Above all, we are committed to change. As the history I narrated shows, we did not move fast. We absorbed the challenges, thought about where we could make a real contribution, and then moved, one step at a time. Maybe you’re skeptical, reading a lot of letters of this sort, about an institution’s ability to go from doing nothing to the long lists of things to be done. I would be, too. But we’re not talking about some “bolt on” solution in response to a crisis; this is rather the result of student concerns prodding us to expand our work over time. Wearing my historian’s cap, I’m pretty confident that our way of making change is the one that is the more long-lasting.
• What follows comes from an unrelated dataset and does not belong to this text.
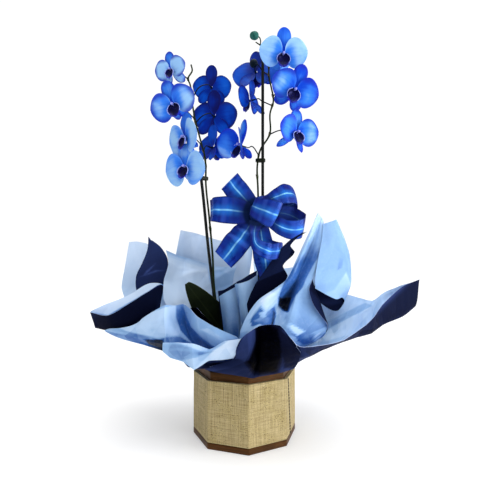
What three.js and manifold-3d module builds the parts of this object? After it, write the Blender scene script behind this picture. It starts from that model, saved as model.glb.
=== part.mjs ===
// A moth orchid with two flower spikes in an eight-sided pot, wrapped in two-sided paper with a ribbon bow.
// Millimetres, +Z up. The origin is the centre of the pot's underside, and the plant's front faces -Y.
import * as THREE from 'three';
import { mergeVertices } from 'three/addons/utils/BufferGeometryUtils.js';
import Module from 'manifold-3d';

const wasm = await Module();
wasm.setup();

// Driving dimensions of the pot
const POT_TURN = 4.6; // degrees that the near corner stands to the right of the front
const POT_CORNER = 85.5; // from the centre to a corner of the base and of the jute
const WALL_CORNER = 79.5; // from the centre to a corner of the wooden wall
const WALL = 5.0; // wall thickness, measured along the corner
const BASE_HEIGHT = 9.6;
const JUTE_TOP = 103;
const WALL_TOP = 115;
const GAP = 0.3; // clearance left between touching pieces
const SIMPLIFY = 0.06; // joined pieces lose corners that stand out less than this

// Driving dimensions of what the pot holds
const LINER_FLOOR = 47;
const LINER_MOUTH = 60.5;
const LINER_TOP = 110;
const LINER_WALL = 1.5;
const LINER_BASE = 2.5; // thickness of its floor
const LINER_LIP = { height: 5, overhang: 1.2 };
const BARK_TOP = 102;
const BARK_SHOULDER = { drop: 3, width: 8 }; // how the filling rounds off towards the liner
const ROOT_RADIUS = 2.2;
const CROWN = { x: 0, y: 4, z: 117, rx: 14, ry: 12, rz: 14 };

// Driving dimensions of the plant and its supports
const STEM_RADIUS = 1.8;
const STALK_RADIUS = 1.1;
const STAKE_RADIUS = 2.5;
const LEAF_THICK = 2.0;
const LEAF_TIP = 0.12; // narrowest part of a leaf, as a share of its width
const LEAF_FOLD = 0.1; // rise of a leaf's edges over its middle line, as a share of the half width
const PETAL_THICK = 1.0;
const STUB_LENGTH = 12; // the stalk's end that stays on each flower

// Driving dimensions of the wrapping
const PAPER_THICK = 0.8;
const RIBBON_THICK = 0.8;
const RINGS = { a: 62.6, b: 64.2, c: 66.2, d: 67.8 }; // circles round the liner on which sheets stand
const TUCK = 108; // height of the sheets' tucked-in edge
const ON_BARK = BARK_TOP + GAP + PAPER_THICK / 2 + 0.2; // lowest line of the rolls that stand on the bark
const CLEAR = 119; // height up to which they stay upright, clear of the wall's top

const COLOURS = {
  wood: { color: 0x4a2c1c, roughness: 0.5, metalness: 0 },
  jute: { color: 0xbfa878, roughness: 0.9, metalness: 0 },
  liner: { color: 0x2a2a2a, roughness: 0.6, metalness: 0 },
  bark: { color: 0x4b3525, roughness: 0.9, metalness: 0 },
  leaf: { color: 0x1d2a12, roughness: 0.45, metalness: 0 },
  stem: { color: 0x3a4a1c, roughness: 0.5, metalness: 0 },
  stake: { color: 0x14160f, roughness: 0.5, metalness: 0 },
  clip: { color: 0x2c3a1c, roughness: 0.4, metalness: 0 },
  petal: { color: 0x2f7dff, roughness: 0.45, metalness: 0 },
  paper: { color: 0xb8cdf2, roughness: 0.6, metalness: 0 },
  ribbon: { color: 0x1a48b8, roughness: 0.3, metalness: 0 },
};

const model = new THREE.Group();

function addPiece(name, geometry, colour) {
  const mesh = new THREE.Mesh(geometry, new THREE.MeshStandardMaterial(COLOURS[colour]));
  mesh.name = name;
  model.add(mesh);
  return mesh;
}

// Solids and booleans

function signedVolume(position, index) {
  const corner = [new THREE.Vector3(), new THREE.Vector3(), new THREE.Vector3()];
  let total = 0;
  for (let i = 0; i < index.count; i += 3) {
    for (let k = 0; k < 3; k++) {
      corner[k].fromBufferAttribute(position, index.getX(i + k));
    }
    total += corner[0].dot(corner[1].clone().cross(corner[2])) / 6;
  }
  return total;
}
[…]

We may still act with the energy of a start-up rather than a settled bureaucratic corporation, but the fact is we have attained the leadership position that we aspired to 26 years ago. With leadership comes responsibility and, in this case, it’s to a future that is bigger than any curriculum. As I’ve tried to show, changing a culture—really making meaningful change—is slow work. But when I think of what we have put in place in these last few years it makes me feel more confident about our ability to sustain change and advance it. I have no illusions that we can, overnight, become the institution that we wish to be. There remain things we have to do better. But I also have no doubt that we will get there, here on West 86th Street, and together, wherever you are.

The director always describes you, our alumni, as our best ambassadors. For that reason, you need to hear from us about what we do well, and are proud of, and what we are not proud of and need to do better. I write this letter to continue the conversation, so please be in touch if you have any questions or ideas you would like us to consider.

With my best wishes for a summer of reading and thinking.